Similarly, the US is more advanced than Australia in its efforts to enhance coding skills in the workforce. In particular, coding bootcamps and certification programs have been proliferating there, with some 70 bootcamps now reportedly operating in around 50 US and Canadian cities. This has prompted the US government to consider plans to offer student loans for coding bootcamps to assist and encourage students to attend them. This is a significant departure from the US government’s traditional position of only offering loans for accredited postsecondary education programs. Private lenders are already very active in this space, typically providing three- to five-year loans with interest rates in the order of 7.5 to 10 percent. This has become serious business!

With Australia now very much a part of a global conversation on the importance of coding as an enabling skill for a “new economy” workforce, we are naturally open to the influence of such emerging global trends as coding bootcamps. So will we experience the explosion of these programs that is being seen in the US?

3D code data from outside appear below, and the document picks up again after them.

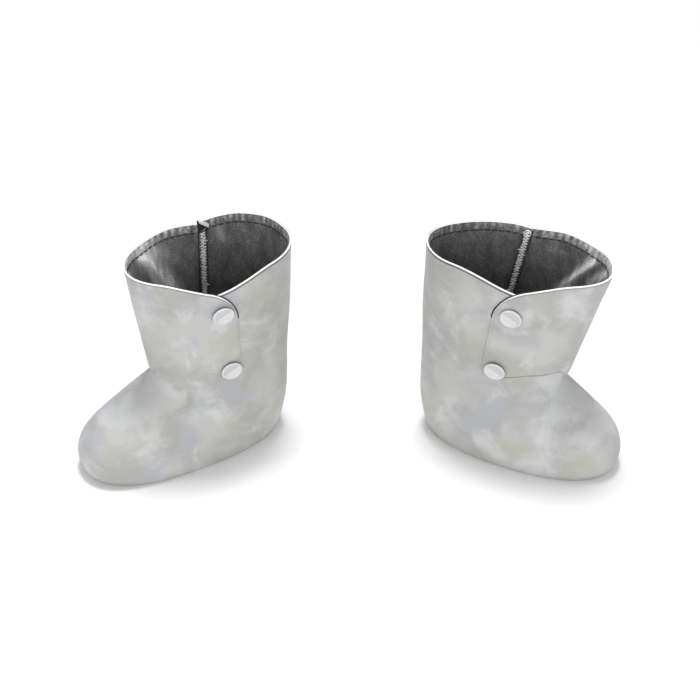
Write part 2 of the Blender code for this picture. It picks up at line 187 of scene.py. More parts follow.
# Angle 0 is the toe, and the closure is on the side of +90 degrees. The level is 0 at the sole
# seam, 1 at the ankle crease and 2 at the rim.
SEAM_ANGLE = math.radians(-98.0)
CLOSURE_ANGLE = math.radians(79.0)
TURN_REACH = math.radians(70.0)  # a turn of the seam or the closure fades out over this angle
PLAIN_RISE = 10.0 * MM  # the underlap's height where the body goes on up as one wall
UNDERLAP = (2.0 * MM, 9.0 * MM)  # how far the body rises behind the hem, least and most
UNDERLAP_START = math.radians(-44.0)  # it rises there from here on
BODY_EDGE = math.radians(46.0)  # the body's free edge under the flap
FLAP_EDGE = math.radians(88.7)  # the flap's free edge
FLAP_LIFT_END = math.radians(-48.0)  # the flap is clear of the body by here
FLAP_HEM_CLEAR = 0.6 * MM
FLAP_RISE = 16.0 * MM
FLAP_RISE_ANGLES = (math.radians(-18.0), math.radians(26.0))
FLAP_FALL = 5.0 * MM
FLAP_FALL_ANGLES = (math.radians(50.0), math.radians(85.0))
UPPER_CORNER_ARC = math.radians(17.0)  # the widths of the flap's rounded corners
LOWER_CORNER_ARC = math.radians(9.0)
UPPER_CORNER = 18.0 * MM  # and their depths
LOWER_CORNER = 8.0 * MM
BODY_DIP = 13.0 * MM
BODY_DIP_ANGLES = (math.radians(66.0), math.radians(122.0))
SEAM_STEP_REACH = math.radians(28.0)
SOFT_BEND = (0.84, 1.14)  # the ankle is a soft bend between these levels beside the closure
FIRM_BEND = (0.955, 1.045)  # and a firm crease everywhere else
SOFT_BEND_ANGLES = (math.radians(-8.0), math.radians(30.0))
FOLDS = folds(
    (-42, 1.66, 0.20, 0.34, -0.35, 1.7),
    (-68, 1.62, 0.17, 0.36, -0.25, -1.4),
    (-148, 1.55, 0.22, 0.40, 0.15, 1.6),
    (170, 1.45, 0.25, 0.30, 0.10, -1.0),
    (128, 1.30, 0.30, 0.22, 0.20, 1.2),
    (30, 1.45, 0.25, 0.30, -0.20, 1.0),
    (55, 0.86, 0.35, 0.10, 0.0, 0.8),
    (-60, 0.84, 0.40, 0.10, 0.0, 1.2),
    (-98, 2.0, 0.12, 0.40, 0.0, 1.5),  # the pinch at the top of the side seam
)

# How the cloth layers lie, measured out from the surface
CLOTH_WALL = 0.7 * MM
LINING_START = -0.75 * MM
LINING_WALL = 0.7 * MM
EDGE_RADIUS = 0.66 * MM  # half the thickness of the sewn edge
EDGE_PROUD = 0.06 * MM
LINING_LIP = 1.15 * MM  # how far the lining shows past the flap's upper corner
FLAP_LIFT = 1.9 * MM
HEM_WIDTH = 6.2 * MM  # from the rim down to the topstitch
SNAP_RADIUS = 7.5 * MM
SNAP_HEIGHT = 1.5 * MM
STUD_CAP_HEIGHT = 1.2 * MM
LINING_FACE = 1.65 * MM  # from the surface in to the lining's inner face
THREAD_SLOT = "overlock_thread"
BLACK_THREAD_RADIUS = 0.44 * MM
CAP_CREASE = math.radians(33.75)  # a cap's face is two shallow flats that meet on this slant
CAP_HOLLOW = 0.6 * MM
CAP_FACE = 0.82  # the share of a cap's radius that its face takes up
# Shares of a cap's radius and height, from the middle of its face to the end of its post
CAP_PROFILE = ((0.00, 0.93), (0.20, 0.93), (0.40, 0.93), (0.60, 0.93), (0.80, 0.93), (0.85, 0.98),
               (0.90, 1.00), (0.95, 0.93), (0.985, 0.74), (1.00, 0.48), (0.99, 0.24), (0.94, 0.06),
               (0.86, 0.0), (0.42, 0.0), (0.40, -0.10), (0.40, -0.85))


def ease(value: float, start: float, end: float) -> float:
    """Gives 0 before start and 1 after end, with a smooth change between them."""
    share = min(1.0, max(0.0, (value - start) / (end - start)))
    return share * share * (3.0 - 2.0 * share)


def ease_turn(angle: float, start: float, end: float) -> float:
    """Gives the same smooth change between two angles in degrees."""
    return ease(angle, math.radians(start), math.radians(end))


def wrapped(angle: float) -> float:
    """Brings an angle into the half turn on each side of the toe."""
    return math.remainder(angle, 2.0 * math.pi)


def bump_at(value: float, middle: float, half: float) -> float:
    """Gives a soft bump that is 1 at its middle and has nearly gone two halves away."""
    return math.exp(-(((value - middle) / half) ** 2))


def linear(code: str) -> tuple[float, float, float, float]:
    """Turns an sRGB hex colour to linear.

    Args:
        code: Six hex digits with a leading hash.

    Returns:
        Red, green, blue and an alpha of 1.
    """
    parts = [int(code[i : i + 2], 16) / 255.0 for i in (1, 3, 5)]
    r, g, b = (c / 12.92 if c <= 0.04045 else ((c + 0.055) / 1.055) ** 2.4 for c in parts)
    return (r, g, b, 1.0)


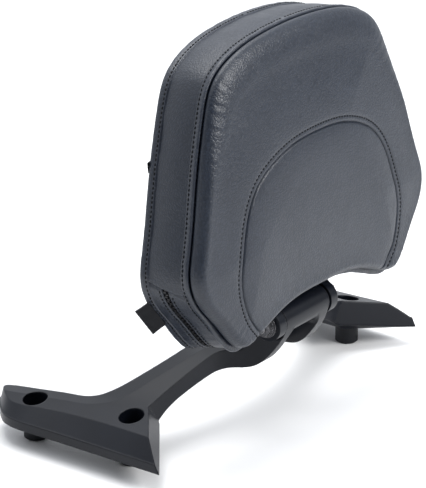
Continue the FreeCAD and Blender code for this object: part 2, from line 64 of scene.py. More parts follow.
# The rear outline is narrower at the top and reaches lower
REAR_NARROWING = 0.06
REAR_STRETCH = 1.03
REAR_DROP = 6.0

# Face: wall at the seam, rolled edge and dome
FOCUS = np.array([0.0, 60.0])
WALL = 3.0
ROLL_RISE = 9.5
ROLL_WIDTH = 6.0
ROLL_WIDER_ON_TOP = 19.0
DOME_RISE = 6.0
DOME_REACH = 38.0

# Corners of the pad, as shares of the way round from the top centre
UPPER_RIGHT = 0.14
LOWER_RIGHT = 0.38
LOWER_LEFT = 0.62
UPPER_LEFT = 0.86

# Depths of the seams and stitches on the boxed side
LIP_W = 6.3
BACK_LIP_W = 35.7
FRONT_STITCH_W = 4.4
REAR_STITCH_W = 37.6
STRIP_STITCH_IN = 2.4
ZIP_LOW = 19.9
ZIP_HIGH = 24.9
ZIP_MID = 0.5 * (ZIP_LOW + ZIP_HIGH)

# Height of the slanting cross seam at the front and at the back
SEAM_FRONT = 46.0
SEAM_REAR = 61.2

# How much further the front lip stands out under the pad
LIP_UNDER = 2.2

# Half width of the gap in the teeth where the support plate's ears come out
PLATE_HALF = 38.0

# Thread: length and spacing of the stitches, and their distance from the crease
STITCH = 3.3
STITCH_IN = 4.4
THREAD_RADIUS = 0.5
THREAD_SHARE = 0.66
THREAD_SINK = 0.1

# The pocket's open top edge
POCKET_TOP = 135.0

# How finely the covers are meshed
SAMPLES = 800
CREASE_SAMPLES = 1200
BORDER_ROWS = 66
PANEL_ROWS = 46
BAND_ROWS = 22
BAND_COLUMNS = 620
STRIP_ROWS = 12
STRIP_COLUMNS = 400
TAPE_ROWS = 9
TAPE_COLUMNS = 300
BACK_ROWS = 40
POCKET_ROWS = 60
POCKET_COLUMNS = 170
PATH_SAMPLES = 1600


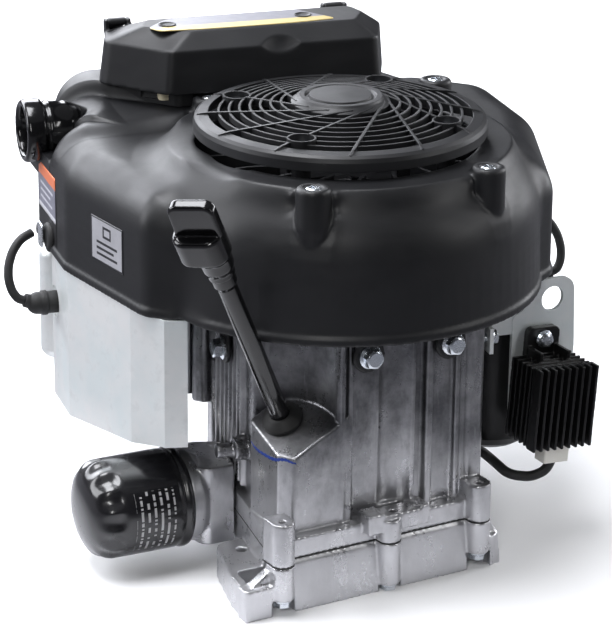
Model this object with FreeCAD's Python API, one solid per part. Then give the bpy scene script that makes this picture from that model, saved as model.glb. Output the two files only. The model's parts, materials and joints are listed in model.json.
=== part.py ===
import FreeCAD, Part
import math
import os

# Vertical-shaft V-twin petrol engine.
# Frame: origin where the crankshaft axis meets the mounting face, +Z up along the crankshaft,
# +Y along the bisector of the two cylinders (air cleaner side). Millimetres.

# ---- driving dimensions ----------------------------------------------------------------------
BORE_R = 41.5
THROW = 34.0
ROD_LENGTH = 119.0
CYLINDER_Z = {"left": 150.0, "right": 130.0}
SEAT = 100.0            # crank axis to the cylinder's seat on the crankcase
DECK = 183.0            # crank axis to the cylinder's top
HEAD_TOP = 215.0
COVER_TOP = 241.0
PLUG_POCKET_R = 10.9    # well in the cylinder head round the spark plug

SEAM_Z = 38.2           # sump to gasket
GASKET = 0.8
COLUMN_R = 8.8          # bolt columns round the crankcase
CASE_TOP = 205.0
FRONT_TURN = 12.0       # front wall and foot are turned from the X axis
FRONT_WALL = -106.0
FRONT_FACE = -118.0

BOLT_CIRCLE_R = 127.0
BOLT_ANGLES = (-141.0, -51.0, 39.0, 129.0)
MOUNT_HOLE_R = 4.25
PTO_R = 12.7
PTO_LENGTH = 80.0
SUMP_JOURNAL_R = 19.0
TOP_JOURNAL_R = 20.0
RUNNING = 0.05          # radial clearance of a shaft in its bearing

RIM_Z = 201.0
DRUM_R = 150.0
PLATFORM_R = 131.0
PLATFORM_Z = 308.0
SCREEN_R = 108.0
SCREEN_OPENING_R = 97.0
WALL = 3.0
DECK_Z = 301.0          # raised rear deck of the housing, under the air cleaner
LOBE_Z = 292.0          # lobes over the cylinders
HUMP_Z = 309.5          # hump over the intake duct
BOSS_R = 12.6           # screw bosses round the housing
SPOKES = 12             # of the rotating screen

FLYWHEEL_R = 104.0
RING_TEETH = 112
PINION_TEETH = 12
STARTER_MODULE = 2.0
STARTER_ANGLE = 0.0
STARTER_R = 34.0

CAM_Y = 63.0
CAM_MODULE = 1.75
CRANK_GEAR_TEETH = 24
CAM_GEAR_TEETH = 48

FILTER_R = 38.0
FILTER_SEAT = (-132.0, -22.5, 47.0)
FILTER_YAW = 8.0

TUBE_BASE = (-71.4, -92.1, 128.0)
TUBE_TOP = (-134.0, -148.8, 265.8)
TUBE_R = 7.2
STICK_R = 2.2
CAP_TURN = -35.0        # the cap's handle about the tube's axis

LEAD_R = 3.5
EYE_BOLT_Y = (-59.0, -75.0)
HARNESS_R = 3.8


# ---- small helpers -----------------------------------------------------------------------------
def vec(x, y, z=0.0):
    return FreeCAD.Vector(x, y, z)


def outline(points, z):
    """Closed wire at height z. Each point is (x, y, r) and its corner is rounded to radius r."""
    corners = [(vec(p[0], p[1], z), p[2] if len(p) > 2 else 0.0) for p in points]
    count = len(corners)
    ends = []
    arcs = []
    for i, (corner, r) in enumerate(corners):
        before = (corners[i - 1][0] - corner).normalize()
        after = (corners[(i + 1) % count][0] - corner).normalize()
        if r <= 0.0:
            ends.append((corner, corner))
            arcs.append(None)
            continue
        half = before.getAngle(after) / 2.0
        reach = r / math.tan(half)
        middle = (before + after).normalize()
        centre = corner + middle * (r / math.sin(half))
        ends.append((corner + before * reach, corner + after * reach))
        arcs.append(centre - middle * r)
    edges = []
    for i in range(count):
        first, last = ends[i]
        if arcs[i] is not None:
            edges.append(Part.Arc(first, arcs[i], last).toShape())
        follow = ends[(i + 1) % count][0]
        if last.distanceToPoint(follow) > 1e-6:
            edges.append(Part.makeLine(last, follow))
    return Part.Wire(edges)


def prism(points, z0, z1):
    return Part.Face(outline(points, z0)).extrude(vec(0, 0, z1 - z0))


def block(x0, x1, y0, y1, z0, z1, r=0.0):
    return prism([(x0, y0, r), (x1, y0, r), (x1, y1, r), (x0, y1, r)], z0, z1)


def disc(r, z0, z1, x=0.0, y=0.0):
    return Part.makeCylinder(r, z1 - z0, vec(x, y, z0))


def ring(r_out, r_in, z0, z1, x=0.0, y=0.0):
    return disc(r_out, z0, z1, x, y).cut(disc(r_in, z0 - 1, z1 + 1, x, y))


def rod(r, start, end):
    a = vec(*start)
    b = vec(*end)
    return Part.makeCylinder(r, a.distanceToPoint(b), a, b - a)


def turned(profile):
    """Solid of revolution about Z from (r, z) points."""
    points = [vec(r, 0, z) for r, z in profile]
    return Part.Face(Part.makePolygon(points + [points[0]])).revolve(vec(0, 0, 0), vec(0, 0, 1), 360)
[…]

Certainly the same incentives to improve digital skills in the workforce exist in Australia as are present overseas. The literature is rife with reports on the degree to which smart computing and automation will impact the future job market. Most recently, The Foundation for Young Australians has released a report entitled: “The New Work Order” that highlights the ways in which our employment market will be influenced by major drivers such as globalisation, collaboration and automation. The report argues that 70 percent of entry-level jobs are at risk of automation in the future and that 60 percent of young people are currently studying for jobs that will be altered—often radically—by automation. This uncertain employment future is already prompting universities to revise their curricula and Gen Y to amass a range of qualifications in order to improve their employability, with qualifications pertinent to functioning in a digital world high on the wish list.

However, while Australia is gradually deregulating its tertiary education sectors, I don’t believe that our regulatory environment is conducive to the kind of “coding bootcamp frenzy” that has gripped the US. In particular, we have recently been rocked by scandals in the vocational education and training sector caused by a small proportion of private providers behaving badly in a deregulated market. This has been so bad as to make the Education and Training Minister Simon Birmingham express caution about opening up the demand-driven system in higher education to private providers. Together with Australia’s rigorous accreditation system this will mean that things are likely to move a little slower here for programs such as coding bootcamps.

I believe Massive Open Online Courses (MOOCs), which are growing in popularity, are more likely to make an impact in this space in Australia. With business models that enable students to study in a high-quality online course with an Australian or top-rate overseas university for free, with a qualification certificate available if required for a small fee (often as little as $50), it represents a highly attractive and practical option.

As to the question of how traditional academic qualifications will compete with these trends, there has to date been no indication that demand for university has been negatively impacted by the rising availability of other options of study. In fact, demand for undergraduate and postgraduate study continue to rise. However, Australia does face challenges with regard to attracting students into the areas of science, technology, engineering and mathematics (STEM) that are critical for Australia’s innovation future. The solutions to this require strategies that go beyond education and training into considerations of broad-based workforce and industry-education collaboration strategies. It also requires STEM skills across all areas of study, not only within the formal qualifications in those areas.

To sum up, I believe that improved education and training is increasingly being seen as essential to the career paths of all Australians. Having multiple pathways and options available that suit individual needs is a good thing and should be encouraged, provided that the options are of the highest quality and operated ethically and professionally.

A key question for those investing time and money in the study of alternative education programs will be the degree to which they enhance a person’s chance to secure or progress within a job. Initial reports from the US indicate that many coding bootcamps fall short of their claims to guarantee improved employment prospects for those completing them. The market will ultimately determine the popularity of such programs and how they sit beside more established and proven higher education models.